By Diane Haynes Woodburn
I’m a calm person. Party for 150 friends? No problem. Earthquake? Doesn’t rattle me. Jaguar burns up? Did that. Family dog piddles on the priceless Persian rug? Not happy, but the dog is still alive. As long as everyone is accounted for and healthy, I’m good.
Then my husband and I decide to attend a friend’s wedding in New Mexico. We’ll gather at a resort for two days of festivities—with people we don’t know.
At work, we are in a race to meet deadlines, and I am close to sleepless. “You should pack,” Jamie says on Tuesday. “Soon as the issue is finished,” I reply. “You should pack,” he urges on Wednesday. By Thursday, suggestion has turned to warning. “We’re leaving in an hour and half.”
Thirty minutes later, I pack. Does this fit? I don’t know; I’ll take it anyway. Will it be cold? Do I need real shoes? Item after questionable item I throw into the bag. “We’re leaving now,” Jamie says.
Guilt tempers his impatience. Jamie knows I hate night flights. Weeks earlier, he announced—or rather, stuttered—that the only flight he’d been able to get was a redeye. Seeing my stricken look, he added, “It won’t be that bad. We’ll get into Denver in the morning, rent a car and drive to New Mexico.” “How long is the drive?” “Oh, pretty close.”

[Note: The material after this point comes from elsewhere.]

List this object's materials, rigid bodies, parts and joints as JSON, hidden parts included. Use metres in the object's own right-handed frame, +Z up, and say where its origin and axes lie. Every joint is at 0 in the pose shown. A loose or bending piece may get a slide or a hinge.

After twelve hours of travel, including a three-hour layover, we arrive at Denver Airport. Jamie sleeps on planes. He is ready to roll. I am blurry eyed and dazed. As we wait for our rental car, I type our destination into my iPad. “It says it’s a seven-hour drive!” “Hmmm,” says Jamie.

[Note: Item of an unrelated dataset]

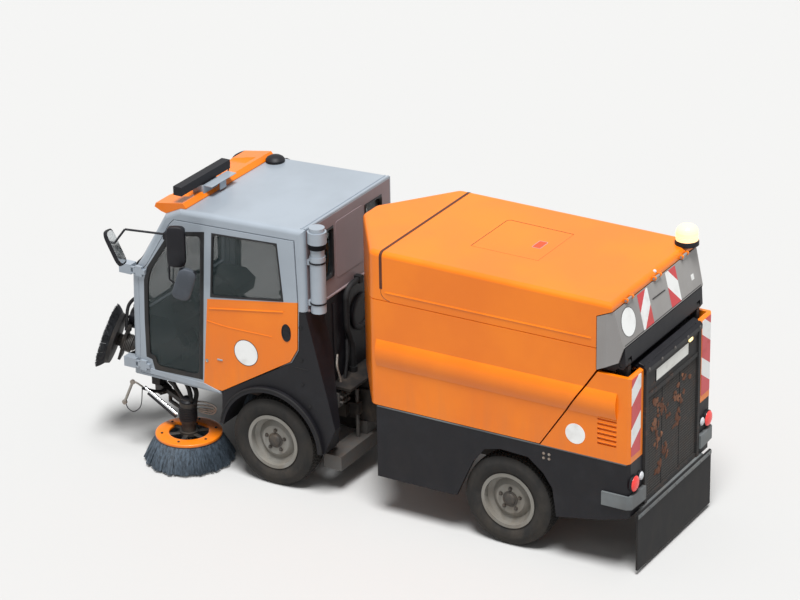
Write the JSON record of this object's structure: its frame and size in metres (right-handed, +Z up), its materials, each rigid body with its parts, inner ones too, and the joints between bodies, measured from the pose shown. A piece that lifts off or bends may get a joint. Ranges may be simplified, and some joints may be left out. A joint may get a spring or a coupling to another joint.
{
  "type": "street sweeper truck",
  "caption": "Compact articulated street sweeper: glazed cab unit with side brushes and a suction nozzle, hinged to a rear unit with a tipping hopper and tailgate.",
  "frame": {"origin": "middle of the machine's length and width, on the ground", "axes": "+X to the machine's left, -Y to its front, +Z up"},
  "size_m": [1.8724, 4.572, 2.172],
  "materials": {
    "tyre": "matt black rubber",
    "rim_paint": "dusty silver paint",
    "orange_paint": "semi-gloss orange paint",
    "silver_paint": "satin silver paint",
    "black_steel": "black chassis paint",
    "black_plastic": "matt black moulded plastic",
    "black_rubber": "matt rubber sheet",
    "cast_metal": "painted casting",
    "bare_steel": "worn steel",
    "rod_chrome": "hard chrome",
    "window_glass": "tinted glass",
    "clear_lens": "clear lens over a reflector",
    "red_lens": "red lens",
    "amber_lens": "amber lens",
    "seat_cloth": "dark woven cloth",
    "bristle_plastic": "grey-black bristles"
  },
  "bodies": {
    "rear_unit": {"rear_axle": "black_steel", "rear_frame": "black_steel", "rear_side_panels": "orange_paint", "rear_skirts": "black_plastic", "engine_block": "cast_metal", "rear_grille": "black_steel", "rear_hood": "black_plastic", "rear_bumper": "silver_paint", "rear_flap": "black_rubber", "tail_lamps": "red_lens", "tip_barrels": "black_steel", "tow_eye_rear": "black_steel"},
    "hopper": {"hopper_body": "orange_paint", "hopper_cover": "orange_paint", "hopper_hinge_beam": "black_steel", "beacon": "amber_lens"},
    "tailgate": {"hopper_door": "silver_paint"},
    "tip_pistons": {"tip_rods": "rod_chrome"},
    "front_unit": {"front_axle": "black_steel", "front_frame": "black_steel", "cab_roof": "silver_paint", "cab_floor": "black_plastic", "cab_nose": "silver_paint", "cab_frame": "silver_paint", "cab_glass": "window_glass", "front_fenders": "black_plastic", "roof_fairing": "orange_paint", "light_bar": "black_plastic", "headlamps": "clear_lens", "intake_stack": "silver_paint", "seats": "seat_cloth", "dashboard": "black_plastic", "cab_hose": "black_rubber", "tow_eye_front": "black_steel"},
    "nozzle": {"suction_nozzle": "bare_steel"},
    "boom": {"front_boom": "black_steel"},
    "front_rotor": {"front_brush": "bristle_plastic"},
    "wheel_front_left": {"tyre_front_left": "tyre", "rim_front_left": "rim_paint"},
    "wheel_front_right": {"tyre_front_right": "tyre", "rim_front_right": "rim_paint"},
    "wheel_rear_left": {"tyre_rear_left": "tyre", "rim_rear_left": "rim_paint"},
    "wheel_rear_right": {"tyre_rear_right": "tyre", "rim_rear_right": "rim_paint"},
    "door_left": {"door_frame_left": "silver_paint", "door_panel_left": "orange_paint", "door_glass_left": "window_glass", "mirrors_left": "black_plastic"},
    "bracket_left": {"brush_bracket_left": "black_steel"},
    "arm_left": {"brush_arm_left": "black_steel"},
    "brush_left": {"side_brush_left": "bristle_plastic"},
    "door_right": {"door_frame_right": "silver_paint", "door_panel_right": "orange_paint", "door_glass_right": "window_glass", "mirrors_right": "black_plastic"},
    "bracket_right": {"brush_bracket_right": "black_steel"},
    "arm_right": {"brush_arm_right": "black_steel"},
    "brush_right": {"side_brush_right": "bristle_plastic"}
  },
  "joints": [
    {"name": "articulation", "type": "hinge", "parent": "rear_unit", "child": "front_unit", "pos_m": [0, 0.335, 0.52], "axis": [0, 0, 1], "range_deg": [-33, 33]},
    {"name": "hopper_tip", "type": "hinge", "parent": "rear_unit", "child": "hopper", "pos_m": [0, 2.15, 1.556], "axis": [-1, 0, 0], "range_deg": [0, 50]},
    {"name": "tailgate_lift", "type": "hinge", "parent": "hopper", "child": "tailgate", "pos_m": [0, 2.118, 1.972], "axis": [1, 0, 0], "range_deg": [0, 75]},
    {"name": "piston_slide", "type": "slide", "parent": "rear_unit", "child": "tip_pistons", "axis": [0, -0.3868, 0.9222], "range_m": [0, 0.5172]},
    {"name": "nozzle_drop", "type": "slide", "parent": "front_unit", "child": "nozzle", "axis": [0, 0, -1], "range_m": [0, 0.14]},
    {"name": "boom_swing", "type": "hinge", "parent": "front_unit", "child": "boom", "pos_m": [0.08, -1.9, 0.7], "axis": [0, 0, 1], "range_deg": [-80, 10]},
    {"name": "front_brush_spin", "type": "hinge", "parent": "boom", "child": "front_rotor", "pos_m": [0.395, -2.004, 0.74], "axis": [0.3253, -0.8937, 0.309], "continuous": true},
    {"name": "wheel_front_left_spin", "type": "hinge", "parent": "front_unit", "child": "wheel_front_left", "pos_m": [0.5235, -0.63, 0.341], "axis": [1, 0, 0], "continuous": true},
    {"name": "wheel_front_right_spin", "type": "hinge", "parent": "front_unit", "child": "wheel_front_right", "pos_m": [-0.5235, -0.63, 0.341], "axis": [1, 0, 0], "continuous": true},
    {"name": "wheel_rear_left_spin", "type": "hinge", "parent": "rear_unit", "child": "wheel_rear_left", "pos_m": [0.5235, 1.297, 0.341], "axis": [1, 0, 0], "continuous": true},
    {"name": "wheel_rear_right_spin", "type": "hinge", "parent": "rear_unit", "child": "wheel_rear_right", "pos_m": [-0.5235, 1.297, 0.341], "axis": [1, 0, 0], "continuous": true},
    {"name": "door_left_hinge", "type": "hinge", "parent": "front_unit", "child": "door_left", "pos_m": [0.632, -1.76, 1.06], "axis": [0, 0, -1], "range_deg": [0, 75]},
    {"name": "brush_left_swing", "type": "hinge", "parent": "front_unit", "child": "bracket_left", "pos_m": [0.36, -1.765, 0.45], "axis": [0, 0, -1], "range_deg": [-5, 35]},
    {"name": "brush_left_lift", "type": "hinge", "parent": "bracket_left", "child": "arm_left", "pos_m": [0.39428, -1.69829, 0.44], "axis": [0.8894, -0.4571, 0], "range_deg": [0, 12]},
    {"name": "brush_left_spin", "type": "hinge", "parent": "arm_left", "child": "brush_left", "pos_m": [0.545, -1.405, 0.2], "axis": [0, 0, 1], "continuous": true},
    {"name": "door_right_hinge", "type": "hinge", "parent": "front_unit", "child": "door_right", "pos_m": [-0.632, -1.76, 1.06], "axis": [0, 0, 1], "range_deg": [0, 75]},
    {"name": "brush_right_swing", "type": "hinge", "parent": "front_unit", "child": "bracket_right", "pos_m": [-0.36, -1.765, 0.45], "axis": [0, 0, 1], "range_deg": [-5, 35]},
    {"name": "brush_right_lift", "type": "hinge", "parent": "bracket_right", "child": "arm_right", "pos_m": [-0.39428, -1.69829, 0.44], "axis": [0.8894, 0.4571, 0], "range_deg": [0, 12]},
    {"name": "brush_right_spin", "type": "hinge", "parent": "arm_right", "child": "brush_right", "pos_m": [-0.545, -1.405, 0.2], "axis": [0, 0, 1], "continuous": true}
  ],
  "couplings": [
    {"joint": "piston_slide", "follows": "hopper_tip", "m_per_rad": 0.59035}
  ]
}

As we drive through aspen-covered mountains, I doze, dreaming of a hot shower. Our destination is a hot-spring resort; I imagine a luxurious room with a huge tub, maybe a waterfall shower.
Around the hotel, a red-rock landscape rises in stoic grandeur. The lobby greets us with the sound of falling water and the scent of incense. Guests meander in cozy robes. “Here is your key,” say the attendant, looking vaguely familiar. “You are in the old hotel, across the parking lot.”

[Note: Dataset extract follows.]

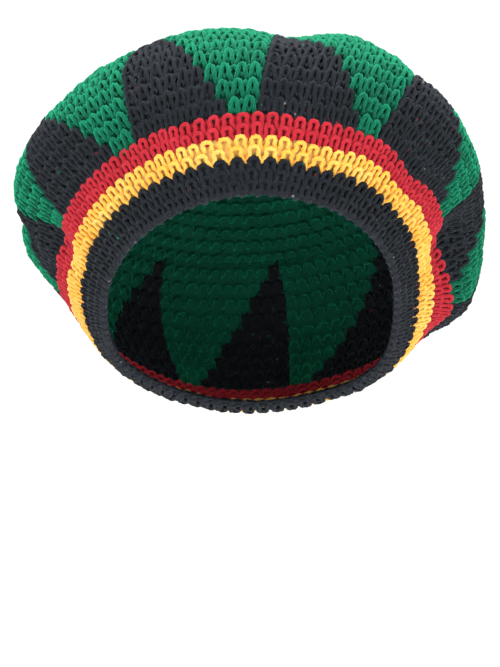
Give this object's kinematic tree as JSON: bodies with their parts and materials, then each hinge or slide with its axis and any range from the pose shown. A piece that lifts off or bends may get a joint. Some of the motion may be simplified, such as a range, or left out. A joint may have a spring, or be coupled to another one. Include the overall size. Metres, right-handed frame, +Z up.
{
  "type": "crocheted rasta tam",
  "caption": "Full slouching crocheted tam with a black head band, a gold and a red stripe, and a crown of green and black wedges.",
  "frame": {"origin": "middle of the head opening, at the lower edge of the band, where a head sits", "axes": "+Z up as worn, +Y towards the back of the head, +X towards the wearer's left, which is the right of the front view"},
  "size_m": [0.2495, 0.2535, 0.1957],
  "materials": {
    "black_yarn": "matt crocheted acrylic yarn",
    "gold_yarn": "matt crocheted acrylic yarn",
    "red_yarn": "matt crocheted acrylic yarn",
    "green_yarn": "matt crocheted acrylic yarn"
  },
  "bodies": {
    "root": {"brim_band": "black_yarn", "gold_stripe": "gold_yarn", "red_stripe": "red_yarn", "green_wedge_01": "green_yarn", "black_wedge_01": "black_yarn", "green_wedge_02": "green_yarn", "black_wedge_02": "black_yarn", "green_wedge_03": "green_yarn", "black_wedge_03": "black_yarn", "green_wedge_04": "green_yarn", "black_wedge_04": "black_yarn", "green_wedge_05": "green_yarn", "black_wedge_05": "black_yarn", "green_wedge_06": "green_yarn", "black_wedge_06": "black_yarn", "green_wedge_07": "green_yarn", "black_wedge_07": "black_yarn", "green_wedge_08": "green_yarn", "black_wedge_08": "black_yarn", "green_wedge_09": "green_yarn", "black_wedge_09": "black_yarn", "green_wedge_10": "green_yarn", "black_wedge_10": "black_yarn", "green_wedge_11": "green_yarn", "black_wedge_11": "black_yarn", "crown_top": "green_yarn"}
  },
  "joints": []
}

We lug our bags to the old hotel and open the door to our room. A double bed is the only clue that it isn’t a nun’s cell. Okay. Simple is good. A shower and I’ll be fine. I open the bathroom door . . . and fingers of panic tickle the edges of my calm. “There’s no shower!” I gulp. “No tub!”
“You don’t understand,” I say, trying desperately not to reach across the front desk to choke the attendant, whom I now recognize as a ringer for Psycho’s Norman Bates. “There is no shower in our room!”
“You are welcome to shower in the women’s locker room.” “I don’t want to use a locker room,” I reply, my voice beginning to crack. The robe-clad people look at me askance. The incense is making me sneeze, and my eyes are running. I look and sound like a crazy woman. “Sorry,” says Norman. “All our rooms with baths are sold out.” I shuffle back to my room in defeat.
At dinner, one of the aunties announces a women’s ring ceremony. I go, and find myself seated next to the bride. As the woman who presides over the ceremony passes the simple gold band to each of us, she tells us to express our wishes for the groom. The ring travels from woman to woman, each of us giving our heartfelt wishes. Then the ring goes in the opposite direction. This time we give our wishes for the bride. I pass the ring back to her, knowing this sharing of love is an incredible beginning.
I think of family and friends, and of the privilege I have had over the last fifteen years of bringing Maui’s stories to you. As we begin 2011, I wish all of us the luxury of love, friendship, and support. Even if you get the room without a shower, life holds a bounty of beauty for all of us.